Ludonarrative Discodance is a pun that got really, really out of hand. It’s also, somehow, a game we actually ran this weekend in Melbourne as part of the Playroom at This Is A Door. I’m eternally indebted to Pop Up Playground for the opportunity and the time and the wine involved in making that happen.
Grant’s already posted an excellent write-up that you should read if you want to fully understand (a) what on earth we did at the weekend and (b) why on earth he now has that moustache. (As of current writing, he still has the moustache. He has shaved the rest of his face, but not that bit. It’s possible he thinks I haven’t noticed.)
LD was a bit of a shot in the dark, a silly idea that got out of control, but it worked. The core of the game is performing a silly dance and, across a crowded room, seeing the person who’s performing your dance too – then running up to them, confirming it, and smiling broadly before running off to collect another card. It’s clubbing rendered down into shorthand: a breaking-down of boundaries, feeling more comfortable with our own bodies and the bodies of other people, a game of connections and performance and acceptance. People told me it recreated the poor impulse control of being drunk, too, which I like.
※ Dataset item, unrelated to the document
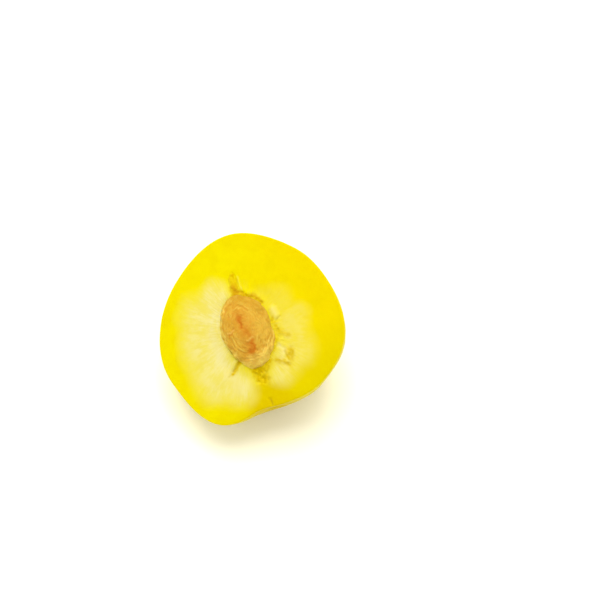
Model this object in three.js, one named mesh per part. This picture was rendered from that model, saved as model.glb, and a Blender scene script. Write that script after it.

Despite the daftness of it, it is a game which lets you say – “Do you want to dance with me?” and for the answer to be yes more often than no. Which is pretty neat for a lot of people, including me, who are used to the opposite. And for it to be a safe question to ask, too.
The gist of the game is paired charades with dancing. Disco music plays and you dance, while also trying to find the other person doing the same dance as you. Round one is nice and easy: you have to act out disco moves – the hip thrust, the hand jive, the Uma-Thurman-in-pulp-fiction. Round two is harder – the lost keys, the high-noon shootout – while round three has you act out films like the Lion King while trying to find someone else crawling around, roaring, holding small lions up to the sunlight etc.
We didn’t get chance to do a full playtest before we ran in Melbourne, which meant the first few plays needed some tweaking. More disco admin staff, different balances of cards – having both Dungeons and Dragons and Lord of the Rings didn’t really work, for instance, but Star Wars and Pirates of the Caribbean worked perfectly as foils for each other to make the game a little harder. (Both involve a lot of waving swords around, which can also be mistaken for Harry Potter.) I’d like to run other versions, other editions, perhaps tailored to different crowds or different themes. But there’s something about disco that really, really works.
Fundamentally, the game’s about being silly in public, and being rewarded for it. The more exaggerated and daft you are, the better you’ll be at the game – if you hold back, you won’t score so many points. So it’s in your best interests to throw yourself into things and shed a few inhibitions in the process. Something about disco music just works for that, somehow; lots of us have mental images of Saturday Night Fever (though not the rape and drowning bit, obviously) and memories of school discos to use as touchstones for that kind of dancing. If you don’t, well, there are instructions on the cards.
It’s equal opportunity silliness: everyone looks as daft as you, so you might as well have fun with it. And it’s a good way to get people mixing and mingling, talking and laughing – you present your silliest, most overblown, daftest self and then someone else dances up to you and there’s a moment of recognition where you both grin.Often people would add little flourishes, dancing together for a moment before coming to hand in the cards – synchronised disco pointing, putting on Cinderella’s shoe, twirling towards the disco admin team in time to classical music no one else could hear.
My personal favourite card from this play was the dad-at-a-wedding. Everyone interpreted it differently, but it was surprising how recognisable it was. I got to see people’s joy as they worked out what was going on and got into the groove; actively encouraging people to dance badly is, it turns out, a great way to get them moving and laughing.
We played perhaps a dozen other games – eight shows in three days, two hours each, with Ludonarrative Discodance just a small part of the proceedings. Rainbow Running has a similar physicality, but it’s competitive in a broad way rather than collaborative, and it’s definitely not silly. Impossible Book Club is all about discussing a book that doesn’t exist, so it’s performative and intellectual and silly in a slightly different way. But my personal favourite from the weekend was The Ride, a game about slow-motion fighting and Valkyries.
You start with a cardboard axe or sword. You challenge an opponent from the other army. Then you battle in slow motion, not landing a blow until the Valkyries decide who should die. There’s smoke and dramatic music and shouting, and dramatic deaths on the floor. Then you do it again, but this time the dead fighters are spirits who can help out their living comrades, by helping them throw weapons or carrying them across the battlefield or repelling enemy attacks. Even if you lose, you get to lose in the most epic and glorious way possible, and then you get to help your fellow players to achieve even greater heights of epicness and glory.
It is a gorgeous game, absorbing, entertaining and delightful. It is beautifully, wonderfully silly, in a way everyone can get behind, because once again everyone is being silly, playful and physical, in public together at the same time. That’s something we don’t get to do as adults nearly often enough.